__EXERCISE BRIEF__.
Your task is to repeat all of the material exactly.

** START OF ROWS **

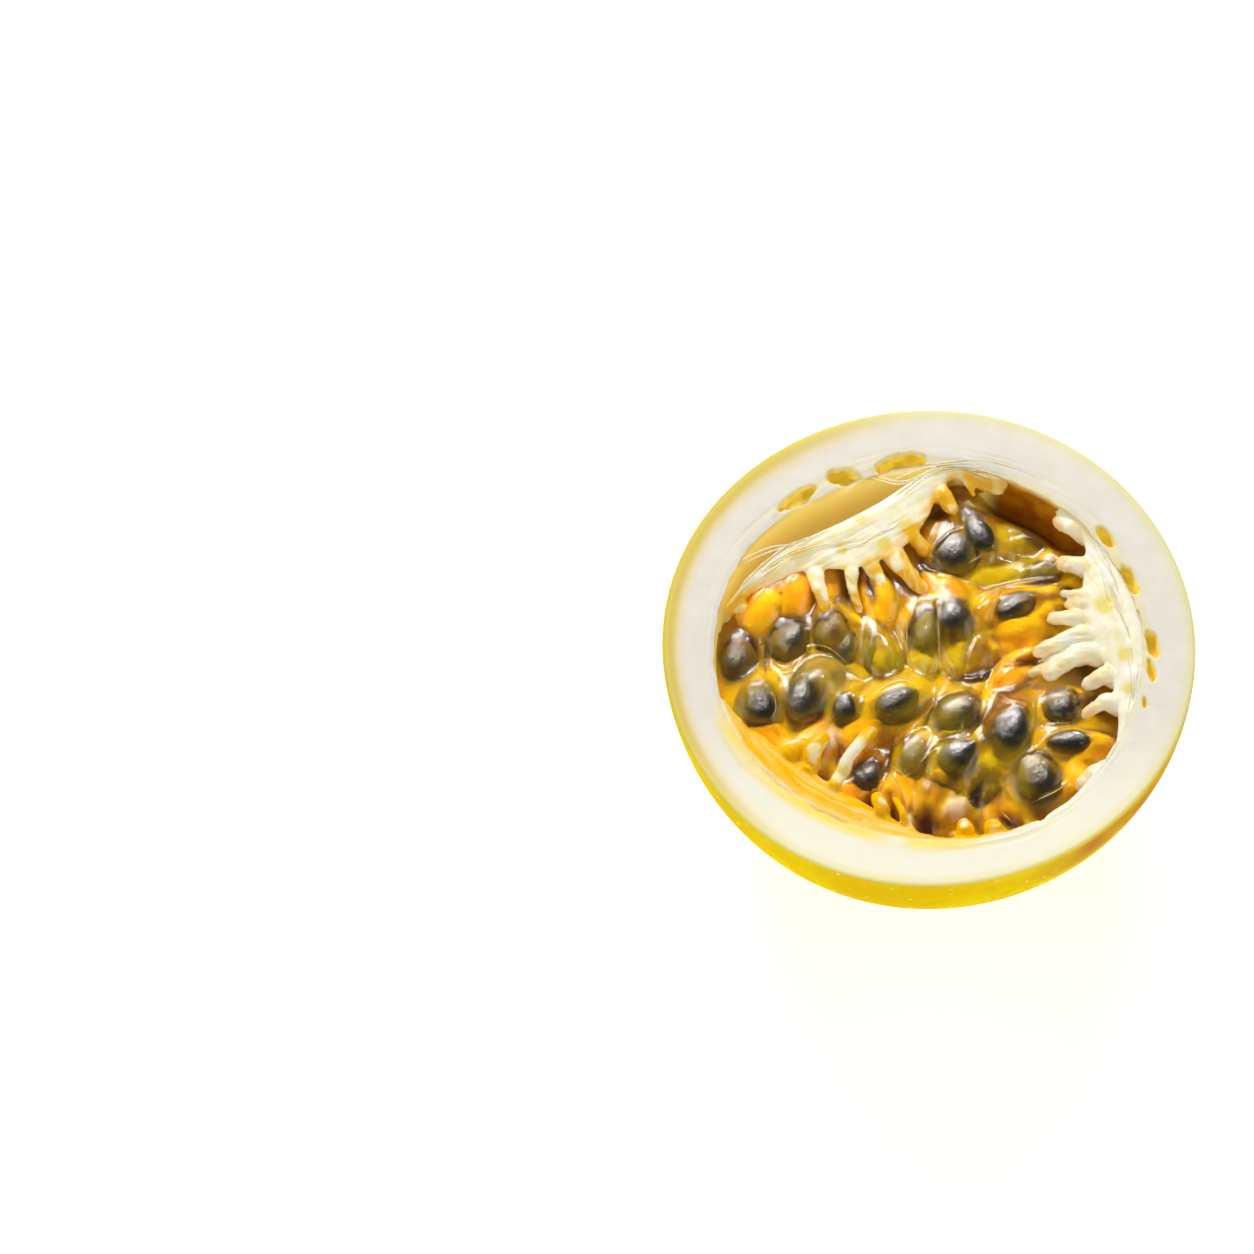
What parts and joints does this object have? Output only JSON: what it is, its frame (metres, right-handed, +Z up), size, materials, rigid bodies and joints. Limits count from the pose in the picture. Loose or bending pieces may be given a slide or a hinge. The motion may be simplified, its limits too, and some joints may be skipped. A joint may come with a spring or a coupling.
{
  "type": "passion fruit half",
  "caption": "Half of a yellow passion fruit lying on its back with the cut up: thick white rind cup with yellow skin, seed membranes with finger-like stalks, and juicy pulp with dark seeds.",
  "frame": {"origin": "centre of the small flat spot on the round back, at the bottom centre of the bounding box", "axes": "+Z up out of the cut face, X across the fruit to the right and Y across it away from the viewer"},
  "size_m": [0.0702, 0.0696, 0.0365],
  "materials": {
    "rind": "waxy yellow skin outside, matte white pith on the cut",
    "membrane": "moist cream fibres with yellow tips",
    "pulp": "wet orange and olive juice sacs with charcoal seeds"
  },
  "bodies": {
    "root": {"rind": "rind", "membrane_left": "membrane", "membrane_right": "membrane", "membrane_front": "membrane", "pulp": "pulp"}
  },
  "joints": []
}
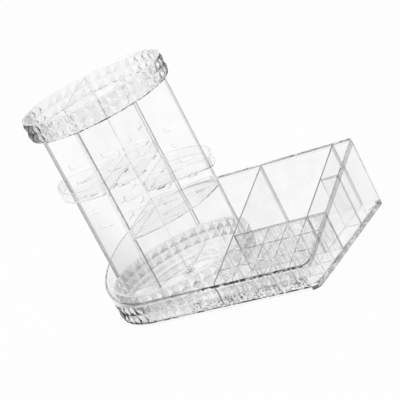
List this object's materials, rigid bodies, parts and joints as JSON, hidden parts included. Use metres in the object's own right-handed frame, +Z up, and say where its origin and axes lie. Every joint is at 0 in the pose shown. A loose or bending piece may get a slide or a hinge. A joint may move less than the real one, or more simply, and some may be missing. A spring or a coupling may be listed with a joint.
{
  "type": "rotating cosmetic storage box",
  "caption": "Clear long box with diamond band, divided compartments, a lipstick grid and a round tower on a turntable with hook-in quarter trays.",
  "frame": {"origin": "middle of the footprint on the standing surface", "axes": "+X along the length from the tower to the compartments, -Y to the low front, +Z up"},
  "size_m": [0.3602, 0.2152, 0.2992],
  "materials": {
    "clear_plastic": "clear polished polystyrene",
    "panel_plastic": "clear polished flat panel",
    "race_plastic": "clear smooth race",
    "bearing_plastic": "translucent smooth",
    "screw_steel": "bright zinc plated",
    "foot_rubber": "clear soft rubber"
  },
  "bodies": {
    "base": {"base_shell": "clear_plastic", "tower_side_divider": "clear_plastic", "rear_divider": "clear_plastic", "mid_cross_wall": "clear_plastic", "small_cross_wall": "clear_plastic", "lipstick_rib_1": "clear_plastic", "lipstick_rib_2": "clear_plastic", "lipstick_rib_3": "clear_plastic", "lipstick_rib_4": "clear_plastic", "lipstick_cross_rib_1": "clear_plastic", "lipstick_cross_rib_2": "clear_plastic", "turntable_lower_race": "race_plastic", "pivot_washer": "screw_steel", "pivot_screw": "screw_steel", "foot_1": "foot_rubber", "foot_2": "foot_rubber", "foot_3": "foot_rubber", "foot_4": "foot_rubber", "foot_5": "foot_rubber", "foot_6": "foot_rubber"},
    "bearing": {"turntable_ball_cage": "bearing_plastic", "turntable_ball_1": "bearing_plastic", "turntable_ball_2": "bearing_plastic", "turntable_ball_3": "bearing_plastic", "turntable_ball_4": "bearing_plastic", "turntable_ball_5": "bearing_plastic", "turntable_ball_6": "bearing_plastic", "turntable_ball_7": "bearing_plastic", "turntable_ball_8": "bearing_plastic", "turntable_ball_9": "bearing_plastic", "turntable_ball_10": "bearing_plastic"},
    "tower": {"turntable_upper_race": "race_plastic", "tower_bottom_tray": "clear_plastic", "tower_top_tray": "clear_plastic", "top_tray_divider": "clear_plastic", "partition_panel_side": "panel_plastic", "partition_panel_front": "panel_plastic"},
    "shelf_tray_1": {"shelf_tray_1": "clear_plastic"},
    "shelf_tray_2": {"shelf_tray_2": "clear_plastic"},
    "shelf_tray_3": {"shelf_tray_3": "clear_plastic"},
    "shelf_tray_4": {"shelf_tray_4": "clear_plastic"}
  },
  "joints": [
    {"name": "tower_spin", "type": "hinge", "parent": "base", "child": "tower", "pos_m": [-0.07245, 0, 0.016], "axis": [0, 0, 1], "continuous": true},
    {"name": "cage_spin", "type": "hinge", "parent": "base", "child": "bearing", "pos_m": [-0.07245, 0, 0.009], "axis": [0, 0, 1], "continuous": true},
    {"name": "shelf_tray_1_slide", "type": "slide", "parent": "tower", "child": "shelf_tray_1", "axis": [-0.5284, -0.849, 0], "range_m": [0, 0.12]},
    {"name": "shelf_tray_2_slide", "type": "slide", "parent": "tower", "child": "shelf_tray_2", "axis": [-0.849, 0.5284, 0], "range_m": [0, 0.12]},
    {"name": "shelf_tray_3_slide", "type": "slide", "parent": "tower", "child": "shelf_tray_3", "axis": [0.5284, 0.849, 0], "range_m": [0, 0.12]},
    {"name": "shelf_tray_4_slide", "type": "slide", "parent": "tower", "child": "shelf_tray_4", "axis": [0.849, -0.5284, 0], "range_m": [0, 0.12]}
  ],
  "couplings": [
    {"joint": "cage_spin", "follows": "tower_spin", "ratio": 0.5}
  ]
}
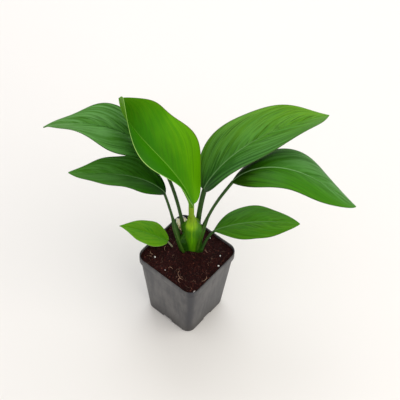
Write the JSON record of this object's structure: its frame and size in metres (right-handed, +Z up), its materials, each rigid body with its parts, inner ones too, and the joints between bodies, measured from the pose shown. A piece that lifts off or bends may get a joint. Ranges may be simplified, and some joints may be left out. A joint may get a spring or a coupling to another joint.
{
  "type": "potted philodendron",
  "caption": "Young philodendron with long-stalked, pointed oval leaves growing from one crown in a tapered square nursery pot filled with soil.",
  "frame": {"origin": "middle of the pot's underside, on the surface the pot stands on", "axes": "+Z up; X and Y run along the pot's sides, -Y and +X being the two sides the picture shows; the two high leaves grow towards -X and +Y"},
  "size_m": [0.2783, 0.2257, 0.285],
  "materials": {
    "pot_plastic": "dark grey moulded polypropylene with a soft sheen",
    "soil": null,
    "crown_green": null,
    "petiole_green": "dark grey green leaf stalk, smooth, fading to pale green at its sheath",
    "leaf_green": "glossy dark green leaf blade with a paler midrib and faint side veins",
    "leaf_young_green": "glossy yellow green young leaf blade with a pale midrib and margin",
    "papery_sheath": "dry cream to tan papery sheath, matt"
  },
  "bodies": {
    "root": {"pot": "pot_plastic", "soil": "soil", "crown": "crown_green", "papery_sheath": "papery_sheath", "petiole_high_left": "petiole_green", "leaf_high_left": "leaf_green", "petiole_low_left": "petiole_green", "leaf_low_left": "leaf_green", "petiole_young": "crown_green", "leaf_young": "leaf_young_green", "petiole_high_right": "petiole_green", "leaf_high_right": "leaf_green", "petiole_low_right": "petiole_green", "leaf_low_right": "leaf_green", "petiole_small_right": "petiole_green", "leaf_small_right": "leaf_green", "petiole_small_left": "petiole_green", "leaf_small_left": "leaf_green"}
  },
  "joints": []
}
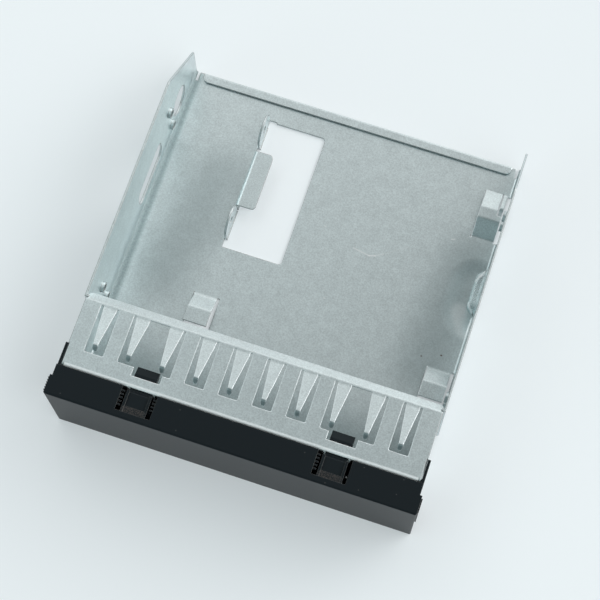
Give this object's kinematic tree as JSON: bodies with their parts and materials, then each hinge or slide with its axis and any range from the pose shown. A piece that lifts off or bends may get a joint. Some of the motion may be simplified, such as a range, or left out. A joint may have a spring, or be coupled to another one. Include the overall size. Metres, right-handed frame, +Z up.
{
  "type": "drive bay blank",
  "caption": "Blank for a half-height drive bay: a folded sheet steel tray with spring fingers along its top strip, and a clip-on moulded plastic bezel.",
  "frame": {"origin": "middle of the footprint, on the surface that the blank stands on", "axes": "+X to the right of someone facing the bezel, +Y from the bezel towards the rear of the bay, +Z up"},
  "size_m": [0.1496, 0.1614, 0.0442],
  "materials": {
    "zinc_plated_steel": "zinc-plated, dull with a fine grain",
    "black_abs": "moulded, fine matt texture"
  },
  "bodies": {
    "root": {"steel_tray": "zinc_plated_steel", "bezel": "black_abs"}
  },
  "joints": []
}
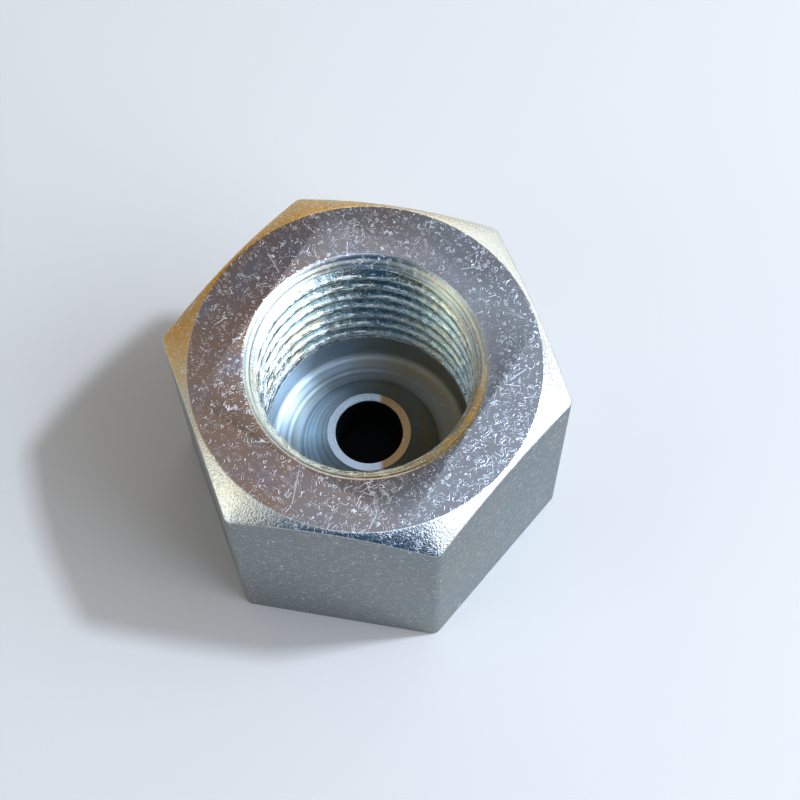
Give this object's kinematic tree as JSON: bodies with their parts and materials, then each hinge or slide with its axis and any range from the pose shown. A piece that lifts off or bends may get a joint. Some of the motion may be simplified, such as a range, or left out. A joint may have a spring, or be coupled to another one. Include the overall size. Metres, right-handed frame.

** END OF ROWS **

__RESPONSE__.
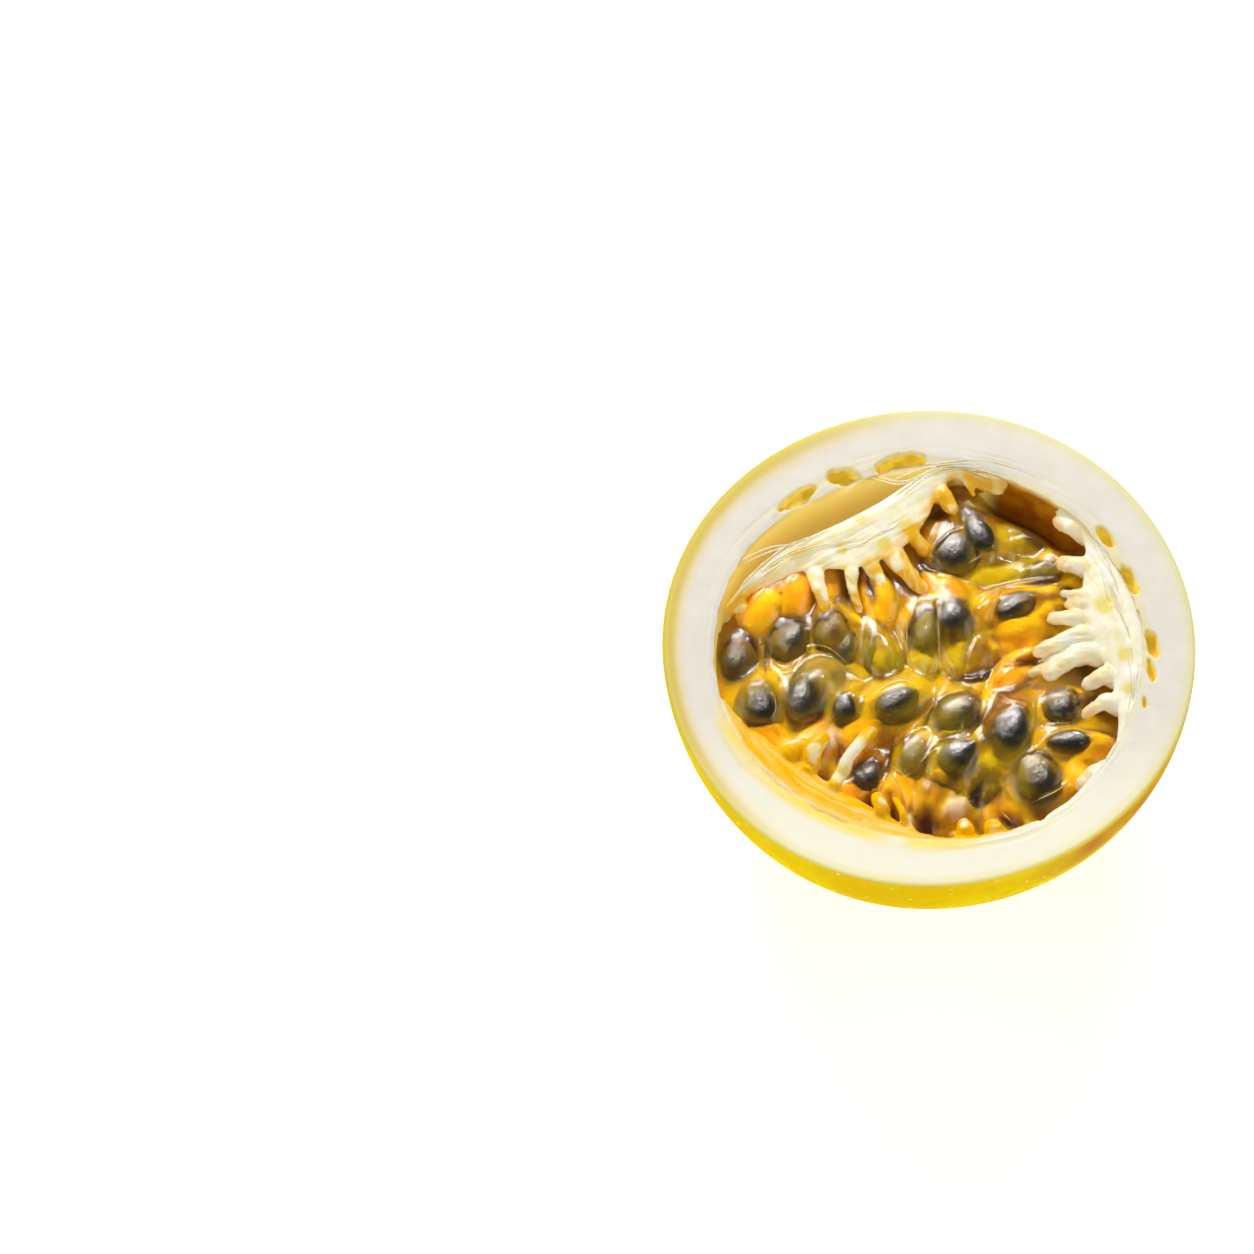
What parts and joints does this object have? Output only JSON: what it is, its frame (metres, right-handed, +Z up), size, materials, rigid bodies and joints. Limits count from the pose in the picture. Loose or bending pieces may be given a slide or a hinge. The motion may be simplified, its limits too, and some joints may be skipped. A joint may come with a spring or a coupling.
{
  "type": "passion fruit half",
  "caption": "Half of a yellow passion fruit lying on its back with the cut up: thick white rind cup with yellow skin, seed membranes with finger-like stalks, and juicy pulp with dark seeds.",
  "frame": {"origin": "centre of the small flat spot on the round back, at the bottom centre of the bounding box", "axes": "+Z up out of the cut face, X across the fruit to the right and Y across it away from the viewer"},
  "size_m": [0.0702, 0.0696, 0.0365],
  "materials": {
    "rind": "waxy yellow skin outside, matte white pith on the cut",
    "membrane": "moist cream fibres with yellow tips",
    "pulp": "wet orange and olive juice sacs with charcoal seeds"
  },
  "bodies": {
    "root": {"rind": "rind", "membrane_left": "membrane", "membrane_right": "membrane", "membrane_front": "membrane", "pulp": "pulp"}
  },
  "joints": []
}
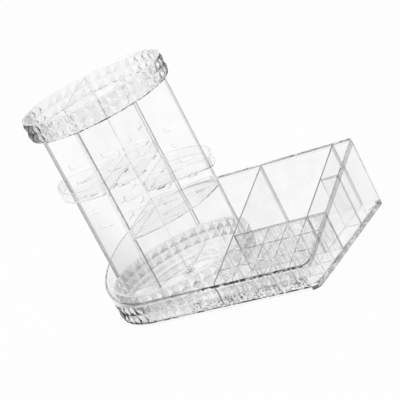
List this object's materials, rigid bodies, parts and joints as JSON, hidden parts included. Use metres in the object's own right-handed frame, +Z up, and say where its origin and axes lie. Every joint is at 0 in the pose shown. A loose or bending piece may get a slide or a hinge. A joint may move less than the real one, or more simply, and some may be missing. A spring or a coupling may be listed with a joint.
{
  "type": "rotating cosmetic storage box",
  "caption": "Clear long box with diamond band, divided compartments, a lipstick grid and a round tower on a turntable with hook-in quarter trays.",
  "frame": {"origin": "middle of the footprint on the standing surface", "axes": "+X along the length from the tower to the compartments, -Y to the low front, +Z up"},
  "size_m": [0.3602, 0.2152, 0.2992],
  "materials": {
    "clear_plastic": "clear polished polystyrene",
    "panel_plastic": "clear polished flat panel",
    "race_plastic": "clear smooth race",
    "bearing_plastic": "translucent smooth",
    "screw_steel": "bright zinc plated",
    "foot_rubber": "clear soft rubber"
  },
  "bodies": {
    "base": {"base_shell": "clear_plastic", "tower_side_divider": "clear_plastic", "rear_divider": "clear_plastic", "mid_cross_wall": "clear_plastic", "small_cross_wall": "clear_plastic", "lipstick_rib_1": "clear_plastic", "lipstick_rib_2": "clear_plastic", "lipstick_rib_3": "clear_plastic", "lipstick_rib_4": "clear_plastic", "lipstick_cross_rib_1": "clear_plastic", "lipstick_cross_rib_2": "clear_plastic", "turntable_lower_race": "race_plastic", "pivot_washer": "screw_steel", "pivot_screw": "screw_steel", "foot_1": "foot_rubber", "foot_2": "foot_rubber", "foot_3": "foot_rubber", "foot_4": "foot_rubber", "foot_5": "foot_rubber", "foot_6": "foot_rubber"},
    "bearing": {"turntable_ball_cage": "bearing_plastic", "turntable_ball_1": "bearing_plastic", "turntable_ball_2": "bearing_plastic", "turntable_ball_3": "bearing_plastic", "turntable_ball_4": "bearing_plastic", "turntable_ball_5": "bearing_plastic", "turntable_ball_6": "bearing_plastic", "turntable_ball_7": "bearing_plastic", "turntable_ball_8": "bearing_plastic", "turntable_ball_9": "bearing_plastic", "turntable_ball_10": "bearing_plastic"},
    "tower": {"turntable_upper_race": "race_plastic", "tower_bottom_tray": "clear_plastic", "tower_top_tray": "clear_plastic", "top_tray_divider": "clear_plastic", "partition_panel_side": "panel_plastic", "partition_panel_front": "panel_plastic"},
    "shelf_tray_1": {"shelf_tray_1": "clear_plastic"},
    "shelf_tray_2": {"shelf_tray_2": "clear_plastic"},
    "shelf_tray_3": {"shelf_tray_3": "clear_plastic"},
    "shelf_tray_4": {"shelf_tray_4": "clear_plastic"}
  },
  "joints": [
    {"name": "tower_spin", "type": "hinge", "parent": "base", "child": "tower", "pos_m": [-0.07245, 0, 0.016], "axis": [0, 0, 1], "continuous": true},
    {"name": "cage_spin", "type": "hinge", "parent": "base", "child": "bearing", "pos_m": [-0.07245, 0, 0.009], "axis": [0, 0, 1], "continuous": true},
    {"name": "shelf_tray_1_slide", "type": "slide", "parent": "tower", "child": "shelf_tray_1", "axis": [-0.5284, -0.849, 0], "range_m": [0, 0.12]},
    {"name": "shelf_tray_2_slide", "type": "slide", "parent": "tower", "child": "shelf_tray_2", "axis": [-0.849, 0.5284, 0], "range_m": [0, 0.12]},
    {"name": "shelf_tray_3_slide", "type": "slide", "parent": "tower", "child": "shelf_tray_3", "axis": [0.5284, 0.849, 0], "range_m": [0, 0.12]},
    {"name": "shelf_tray_4_slide", "type": "slide", "parent": "tower", "child": "shelf_tray_4", "axis": [0.849, -0.5284, 0], "range_m": [0, 0.12]}
  ],
  "couplings": [
    {"joint": "cage_spin", "follows": "tower_spin", "ratio": 0.5}
  ]
}
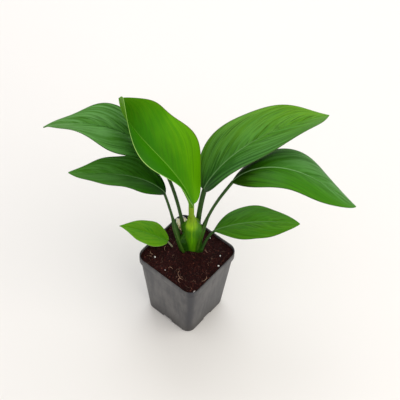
Write the JSON record of this object's structure: its frame and size in metres (right-handed, +Z up), its materials, each rigid body with its parts, inner ones too, and the joints between bodies, measured from the pose shown. A piece that lifts off or bends may get a joint. Ranges may be simplified, and some joints may be left out. A joint may get a spring or a coupling to another joint.
{
  "type": "potted philodendron",
  "caption": "Young philodendron with long-stalked, pointed oval leaves growing from one crown in a tapered square nursery pot filled with soil.",
  "frame": {"origin": "middle of the pot's underside, on the surface the pot stands on", "axes": "+Z up; X and Y run along the pot's sides, -Y and +X being the two sides the picture shows; the two high leaves grow towards -X and +Y"},
  "size_m": [0.2783, 0.2257, 0.285],
  "materials": {
    "pot_plastic": "dark grey moulded polypropylene with a soft sheen",
    "soil": null,
    "crown_green": null,
    "petiole_green": "dark grey green leaf stalk, smooth, fading to pale green at its sheath",
    "leaf_green": "glossy dark green leaf blade with a paler midrib and faint side veins",
    "leaf_young_green": "glossy yellow green young leaf blade with a pale midrib and margin",
    "papery_sheath": "dry cream to tan papery sheath, matt"
  },
  "bodies": {
    "root": {"pot": "pot_plastic", "soil": "soil", "crown": "crown_green", "papery_sheath": "papery_sheath", "petiole_high_left": "petiole_green", "leaf_high_left": "leaf_green", "petiole_low_left": "petiole_green", "leaf_low_left": "leaf_green", "petiole_young": "crown_green", "leaf_young": "leaf_young_green", "petiole_high_right": "petiole_green", "leaf_high_right": "leaf_green", "petiole_low_right": "petiole_green", "leaf_low_right": "leaf_green", "petiole_small_right": "petiole_green", "leaf_small_right": "leaf_green", "petiole_small_left": "petiole_green", "leaf_small_left": "leaf_green"}
  },
  "joints": []
}
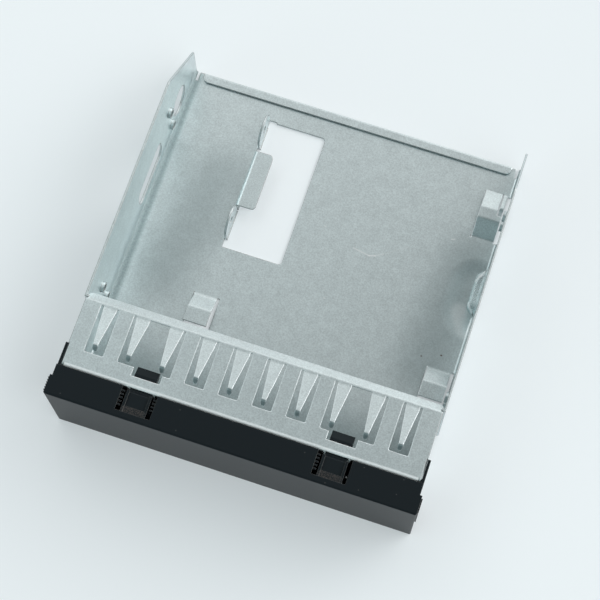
Give this object's kinematic tree as JSON: bodies with their parts and materials, then each hinge or slide with its axis and any range from the pose shown. A piece that lifts off or bends may get a joint. Some of the motion may be simplified, such as a range, or left out. A joint may have a spring, or be coupled to another one. Include the overall size. Metres, right-handed frame, +Z up.
{
  "type": "drive bay blank",
  "caption": "Blank for a half-height drive bay: a folded sheet steel tray with spring fingers along its top strip, and a clip-on moulded plastic bezel.",
  "frame": {"origin": "middle of the footprint, on the surface that the blank stands on", "axes": "+X to the right of someone facing the bezel, +Y from the bezel towards the rear of the bay, +Z up"},
  "size_m": [0.1496, 0.1614, 0.0442],
  "materials": {
    "zinc_plated_steel": "zinc-plated, dull with a fine grain",
    "black_abs": "moulded, fine matt texture"
  },
  "bodies": {
    "root": {"steel_tray": "zinc_plated_steel", "bezel": "black_abs"}
  },
  "joints": []
}
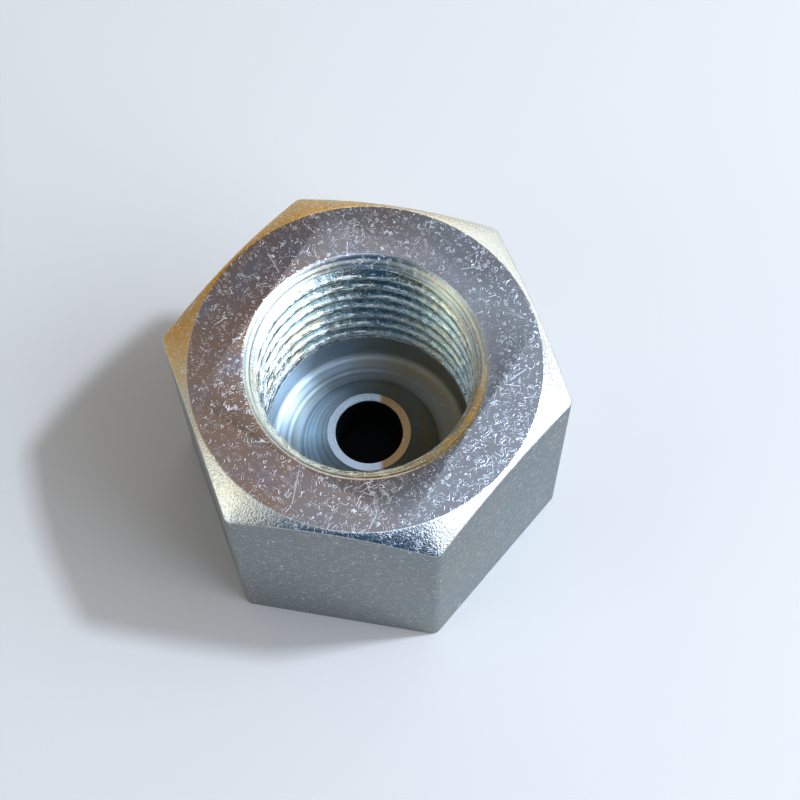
Give this object's kinematic tree as JSON: bodies with their parts and materials, then each hinge or slide with its axis and any range from the pose shown. A piece that lifts off or bends may get a joint. Some of the motion may be simplified, such as a range, or left out. A joint may have a spring, or be coupled to another one. Include the overall size. Metres, right-handed frame.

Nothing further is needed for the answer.